Earthworks, a non-profit environmental activist group, has issued a scathing report on Seabridge Gold’s KSM project in northern British Columbia.
The report, issued in partnership with an organization that calls itself Salmon Beyond Borders, seeks to highlight the risks associated with the project, which include:
- the "unrealistic" metals prices used in the economic assessment of the project;
- the planned use of the same the discredited mine waste tailings dam technology as that used at Mount Polley Mine;
- legal uncertainty around the Mitchell Treaty Tunnel necessary to connect the mine and mill and tailings;
- the Supreme Court of Canada's decisions regarding mineral rights held in unceded First Nations territory;
- "unprecedented" water management for up to 20.8 billion gallons (78m kilolitres) of water annually;
- high closure costs for water treatment estimated at over $1 billion; and
- the potential for increasing political opposition: federally recognized Alaskan Tribes, commercial fishermen, municipalities and political leaders call for an International Joint Commission review.

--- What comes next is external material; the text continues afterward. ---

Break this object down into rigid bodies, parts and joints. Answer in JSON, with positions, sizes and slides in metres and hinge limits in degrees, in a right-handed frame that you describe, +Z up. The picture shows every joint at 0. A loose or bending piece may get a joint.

Since 2006, Seabridge has spent some $180 million in exploration, engineering and environmental work to bring the 100%-owned project this far.
According to a June 2012 pre-feasibility study, KSM would cost just over $5.2 billion to build including $309 million for water treatment and Seabridge is looking for partners on the project.
The Toronto-based company plans a combined open-pit and underground gold copper silver and molydenum mine in the Kerr, Sulphurets, and Mitchell Creek watersheds located approximately 65 kilometres northwest of Stewart, BC and roughly 35 km northeast of the Alaska border.
The deposit boasts 38.2 million ounces of gold, 9.9 billion pounds of copper, 191 million ounces of silver and 213 million pounds of molybdenum provable and probable reserves.
The mine is expected to process 130,000 tonnes per day of ore over an anticipated mine life of 52 years.
KSM forecasts 1,800 direct and 4,770 indirect jobs across Canada during the five-year construction period and 1,040 direct jobs annually while in production.
During construction, Seabridge will spend $3.5 billion in British Columbia and $6 billion in Canada. Over the life of the mine’s operations, more than $400 million in GDP will be produced for British Columbia and more than $42 billion for Canada.
At the start of the 2015 summer drilling program, chairman and CEO Rudi Fronk noted that over the past two years Seabridge had found nearly a billion tonnes of higher grade resources at KSM in the company's core zone including the largest deposit called Mitchell:
"We are very confident that another core zone lies beneath Mitchell, and the data suggests it could be the best at KSM. We aim to prove it this summer."
Seabridge holds a 100% interest in several North American gold resource projects with its Courageous Lake gold project located in the Northwest Territories its principal asset outside KSM.
Earthworks was co-founded in 1988 by J. Michael McCloskey, the current chairman of the largest and richest environmental lobby group in the world – the Sierra Club.
Earthworks pays particularly attention to gold mining including protests against the Pebble project in Alaska and a campaign against the gold jewellery trade.
The federal environment minister gave the green light to the project – the world’s largest undeveloped gold-copper project by reserves – in 2014 after a joint harmonized federal and provincial environmental assessment process that took nearly seven years.
KSM was only the second metal mine in five years to receive approval by both Canada and B.C.
Seabridge (TSX:SEA) (NYSE:SA) is worth just over $400 million on the Toronto Stock Exchange, down nearly 9% in value year to date. That values Seabridge at a modest $7 per ounce of reserves compared to more than $370 per ounce of reserves for miners such as Goldcorp and Agnico-Eagle.